Gary.Dibello@kten.com said...

What a great find! I can't imagine anyone denigrating these items. Unique theme...great condition...beautiful (if fanciful) artwork...the confident stamp: MADE IN GERMANY... I never lived in East Germany, but I would have loved these as a kiddo in Texas.
What is the scale? Do you have any production date?
Thanks! Gary in Texas

Hugh Walter said...

Thanks for the vote of enthusiasm, Gary, but, well . . . with the book somewhere else, it's all guesswork, but it's probably no earlier than the 1970's, despite the 'look', and as far as I can tell, the West's Lehmann, set up again, but didn't do much with the brand, post war, while the old brand was in the East, and produced some products, before the Gnom era, which may have been short-lived? By reunification, both had sort of faded, but a cousin has apparently restarted the brand. I'm guessing some of the [more recent] output, East, West or Cousin will be in the collector's club stuff from Hawkin/Tobar, and by extension, Schilling, in your neck of the woods, but not this, which is very-much soviet-era, domestic production.

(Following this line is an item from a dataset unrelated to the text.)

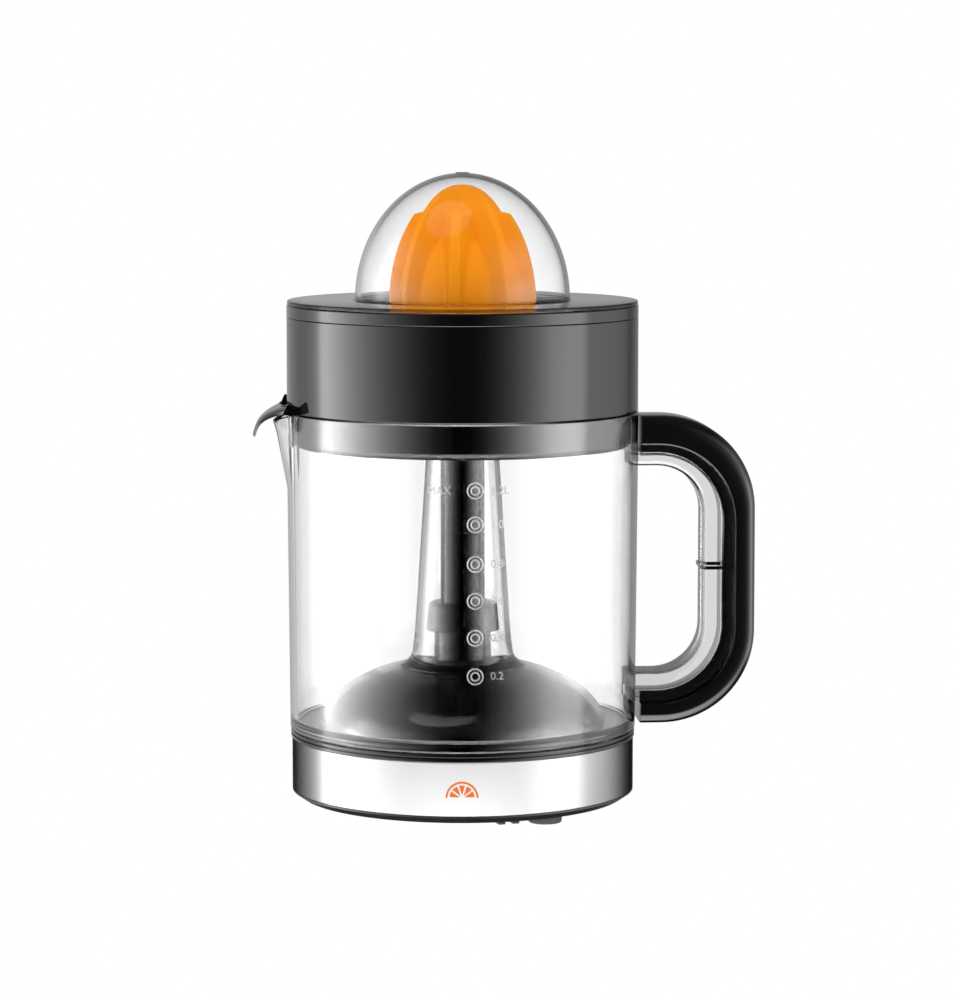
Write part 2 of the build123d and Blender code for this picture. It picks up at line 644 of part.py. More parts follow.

But it would have been a pricey thing, not by our standards, but by theirs, party members, trustees, people who had 'purchase' cards for the top stores, there was one on Berlin, Centrum, I went there a few times, it was an odd experience!

h

Hugh Walter said...

Scale is interesting, as it's small'ish, maybe 1:64th, but toylike, it would go well with 35/40mm figures, but not the huge rubber chaps from PGH Efelder!